Suozzi followed up his reply with an assurance that he is not anti-gay. “I’m very much in favor of equal rights, I’m very much in favor of treating gay people fairly and treating them like the human beings they are,” he added without directly addressing the controversy surrounding the Florida law. When Rosenberg began bemoaning policy “based on 3% or in some cases 1% of the population” – an apparent reference to LGBTQ-centric legislation – Suozzi quickly took the conversation in a different direction to criticize Hochul’s Buffalo Bills stadium deal.

As written, the law does not explicitly prohibit discussion of genitals nor being gay. “Classroom instruction by school personnel or third parties on sexual orientation or gender identity may not occur in kindergarten through grade 3 or in a manner that is not age appropriate or developmentally appropriate for students in accordance with state standards,” reads the section in contention. Republicans have said the law is overall fairly innocuous and simply serves as a means to prevent “groomers” from indoctrinating kids. The term has become a common dog whistle among the right when discussing LGBTQ issues, connecting them with pedophilia. On the left, most view the legislation as a thinly veiled attempt to censor any LGBTQ discussions in a classroom setting.

The comments from Suozzi come not long after other prominent Democratic leaders in New York have taken strong public stances against the Florida law. New York City Mayor Eric Adams last week unveiled an ad campaign in support of gay New Yorkers and in opposition to the statute. Billboards reading “Loud. Proud. Still Allowed,” and “People say a lot of ridiculous things in New York. ‘Don’t Say Gay’ isn’t one of them,” will go up around the state.
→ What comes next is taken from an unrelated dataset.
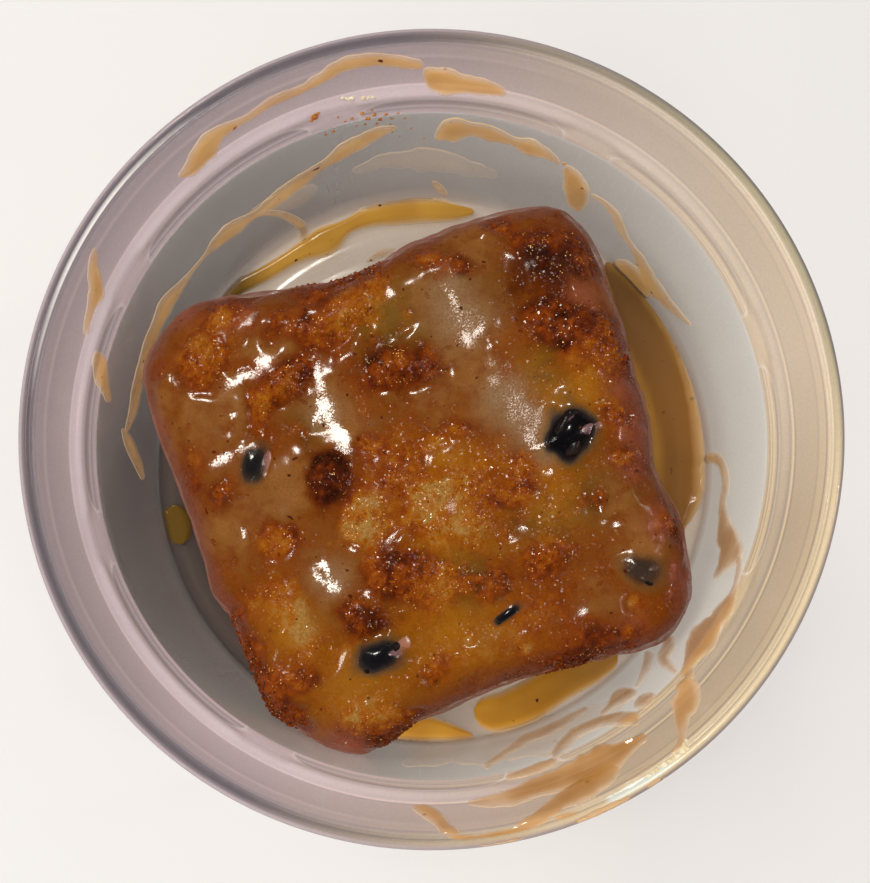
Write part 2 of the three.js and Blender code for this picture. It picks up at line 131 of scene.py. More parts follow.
# Patches where the crust breaks through the glaze: x, y, half length, half width, turn,
# how dark it is baked (0 pale crumb, 0.3 gold, 0.5 orange, 0.75 red-brown, 1 nearly
# black) and how bare it is (0 covered, 1 bare).
PATCHES = (
    (-35.7, 13.1, 4.7, 3.6, 80, 0.5, 1.0), (-33, 19.3, 2.6, 2, 60, 0.65, 0.8),
    (-24.4, 17.6, 3, 1.4, 62, 0.7, 0.8), (-17.7, 16.2, 2.4, 1.5, 0, 0.75, 0.8),
    (-12.8, 19.3, 5.4, 2.2, 50, 0.38, 0.9), (-18.4, 23.3, 3.4, 1.1, 20, 0.6, 0.6),
    (-22.5, 9.5, 5.2, 2.5, 42, 0.8, 1.0), (-26.9, 3.4, 2.6, 1.3, 85, 0.5, 0.8),
    (-8.1, 13.1, 3.6, 2.6, -30, 0.75, 0.7), (-4.5, 11.2, 4.8, 2.2, 8, 0.68, 0.9),
    (-1.3, 14.3, 1.8, 1.2, 60, 0.5, 0.6), (-16.2, -4.8, 3.8, 2.8, 80, 1.25, 0.9),
    (-0.2, 28.6, 2.2, 1.4, 0, 0.65, 0.6), (5, 27.7, 1.6, 1.6, 0, 0.5, 0.7),
    (10.3, 34.5, 2.2, 1.2, 0, 0.5, 0.7), (16.1, 31.9, 4.6, 1.3, 5, 0.55, 0.7),
    (23.6, 29.1, 4.8, 1.8, -50, 0.62, 0.8), (16.1, 27.2, 4.4, 4.2, 0, 1.25, 0.15),
    (20, 18.7, 5.4, 3.3, -15, 0.85, 0.9), (26.1, 15.4, 4.8, 2.2, -72, 0.35, 0.9),
    (30.2, 12.6, 4.4, 1.4, -75, 0.6, 0.6), (28.3, 4.8, 1.6, 1.2, 0, 0.6, 0.7),
    (29.4, -2, 1.9, 1.2, 0, 0.45, 0.7), (21.1, 6.2, 2, 1, 0, 0.25, 0.6),
    (4.5, 2.5, 2.8, 1.1, -10, 0.6, 0.7), (-9.8, -1.2, 2.4, 1.8, -60, 0.6, 0.8),
    (-3.8, -3.7, 3.2, 2.4, 40, 0.58, 1.0), (-0.1, 0.2, 2.8, 1.3, 20, 0.34, 0.8),
    (-1, -7.6, 2.6, 2.1, -30, 0.08, 1.0), (4.8, -6.8, 3.8, 2.4, 0, 0.34, 1.0),
    (-10.9, -12.1, 3.8, 3, 50, 0.05, 1.0), (5.7, -13.2, 3, 2.8, 0, 0.12, 1.0),
    (14.2, -5.4, 3.4, 2, 90, 0.35, 0.9), (10.9, -8.1, 2.8, 2, 0, 0.5, 0.8),
    (0, -12.5, 4, 2.4, 0, 0.42, 0.7), (17.3, -18.3, 4, 2.3, 20, 0.42, 0.9),
    (-6.8, -19.9, 4, 3.2, 0, 0.62, 0.8), (-3.5, -22.5, 2.6, 1.7, 0, 0.45, 0.9),
    (1.5, -21.1, 3.6, 3, 0, 0.28, 0.9), (8.7, -21.1, 4, 2.2, 25, 0.7, 0.6),
    (-32, -7.6, 2.6, 2, 0, 0.75, 0.7), (-23.2, -14.8, 2.9, 2.7, 0, 0.45, 0.9),
    (-23.2, -22.4, 1.5, 1.5, 0, 0.5, 0.7), (-24.8, -37.3, 2.4, 1.7, 0, 0.56, 0.8),
    (-22.6, -40.5, 4, 2, -40, 0.62, 0.9), (-9.5, -42, 4.8, 2, 5, 0.35, 0.9),
    (-6.5, -44.8, 2.8, 1.3, 10, 0.7, 0.9), (-10.7, -26.9, 3.2, 1.9, -38, 0.85, 0.8),
    (-19, -35.6, 2.2, 1.4, 0, 0.45, 0.7), (0.4, -35.3, 1.5, 1.5, 0, 0.5, 0.6),
    (36.9, -13.2, 2.3, 1.4, 90, 0.65, 0.9), (31, -24, 1.4, 1.3, 0, 0.3, 0.7),
    (25.7, -29.4, 2.8, 1.5, 0, 0.7, 0.8), (29.9, -29.1, 2, 1.3, 0, 0.6, 0.7),
    (23.2, -32, 1.5, 1.1, 0, 1.0, 0.8), (25.7, -8.5, 2.4, 1.4, 90, 0.65, 0.6),
    (-28, 17.6, 2.2, 0.5, 75, 0.85, 0.6), (-20, 18.1, 2, 0.5, 65, 0.85, 0.6),
    (-27.5, 5.4, 4, 0.5, -69, 0.85, 0.6), (-21.2, -13.1, 2, 0.5, 90, 0.85, 0.6),
)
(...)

Hochul has also taken a public stance against the Florida law. “The ‘Don’t Say Gay’ bill that far-right Republicans in Flordia are pushing through is hateful, discriminatory, and dangerous,” the governor said in a February tweet. When Florida Gov. Ron DeSantis signed the legislation in March, Hochul called it a “cruel and shameful political stunt,” in another tweet. Her campaign referred to these public statements when asked for comment. A spokesman for gubernatorial campaign of New York City Public Advocate Jumaane Williams – who himself has invited criticism for past comments on gay marriage – when asked for comment provided a statement saying “It's dangerous for any leader not to see Florida's Don't Say Gay law for what it is: a direct, hateful attack on the LGBTQ+ community.”
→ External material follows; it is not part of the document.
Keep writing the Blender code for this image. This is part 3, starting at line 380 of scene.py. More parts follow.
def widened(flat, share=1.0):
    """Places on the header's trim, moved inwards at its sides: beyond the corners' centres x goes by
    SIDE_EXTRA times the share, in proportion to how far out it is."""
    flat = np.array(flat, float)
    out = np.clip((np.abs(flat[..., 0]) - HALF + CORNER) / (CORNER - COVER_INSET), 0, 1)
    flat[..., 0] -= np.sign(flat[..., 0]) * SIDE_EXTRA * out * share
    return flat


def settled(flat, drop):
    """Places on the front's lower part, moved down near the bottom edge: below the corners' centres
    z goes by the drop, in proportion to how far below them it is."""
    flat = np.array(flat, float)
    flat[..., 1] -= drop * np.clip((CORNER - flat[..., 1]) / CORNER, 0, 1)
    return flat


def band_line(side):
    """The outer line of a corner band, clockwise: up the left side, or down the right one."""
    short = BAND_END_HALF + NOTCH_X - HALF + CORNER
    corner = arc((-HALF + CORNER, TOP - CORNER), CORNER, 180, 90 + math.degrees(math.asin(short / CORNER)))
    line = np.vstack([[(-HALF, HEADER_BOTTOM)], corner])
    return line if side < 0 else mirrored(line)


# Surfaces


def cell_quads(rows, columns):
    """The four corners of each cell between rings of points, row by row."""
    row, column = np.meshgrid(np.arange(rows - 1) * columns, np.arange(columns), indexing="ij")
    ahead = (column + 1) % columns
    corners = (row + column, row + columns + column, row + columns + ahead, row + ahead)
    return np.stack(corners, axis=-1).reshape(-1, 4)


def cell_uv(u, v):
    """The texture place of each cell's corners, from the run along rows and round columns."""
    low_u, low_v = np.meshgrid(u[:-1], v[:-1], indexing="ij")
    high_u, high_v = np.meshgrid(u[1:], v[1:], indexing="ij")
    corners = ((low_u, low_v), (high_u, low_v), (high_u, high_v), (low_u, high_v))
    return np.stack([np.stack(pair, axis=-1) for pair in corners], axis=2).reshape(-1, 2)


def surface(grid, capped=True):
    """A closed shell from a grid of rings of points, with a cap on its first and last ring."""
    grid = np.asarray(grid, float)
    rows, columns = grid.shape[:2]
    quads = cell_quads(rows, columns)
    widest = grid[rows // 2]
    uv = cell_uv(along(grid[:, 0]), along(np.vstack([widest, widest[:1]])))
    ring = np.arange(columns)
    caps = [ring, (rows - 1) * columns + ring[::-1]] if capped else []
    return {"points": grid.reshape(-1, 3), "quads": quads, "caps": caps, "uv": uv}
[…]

In a statement to City & State, Suozzi did not walk back what he said on the radio. “Let me be clear, as I said on the radio, I fully support LGBTQ and equal rights,” Suozzi said. “I absolutely do not support the Florida governor in most policies he supports. But I think it is reasonable that kids in kindergarten and first grade are not taught about their sexual orientation in school… Maybe this isn’t a politically correct position but it certainly seems like common sense to me.” The statement once again did not address the concern by many other members of his party that the law will lead to discrimination against queer students in school, but added that “it’s the far left and the crazy right who are making this a divisive issue.”

Suozzi’s stance on the “Don’t Say Gay” law shocked gay Democratic lawmakers in New York. “I think his comments are bone chilling,” state Sen. Brad Hoylman, who has heralded into law a number of prominent LGBTQ rights bills, told City & State. “I think every LGBTQ New Yorker should be put on notice that Tom Suozzi is no friend to our community.” State Sen. Jabari Brisport expressed similar outrage. 

“One in three trans youth have considered suicide and a queer nightclub in Brooklyn was recently set on fire,” Brisport said in a text. “Tom Suozzi should be finding ways to support the LGBTQ+ community, not validating Ron Desantis’ bigoted moves.”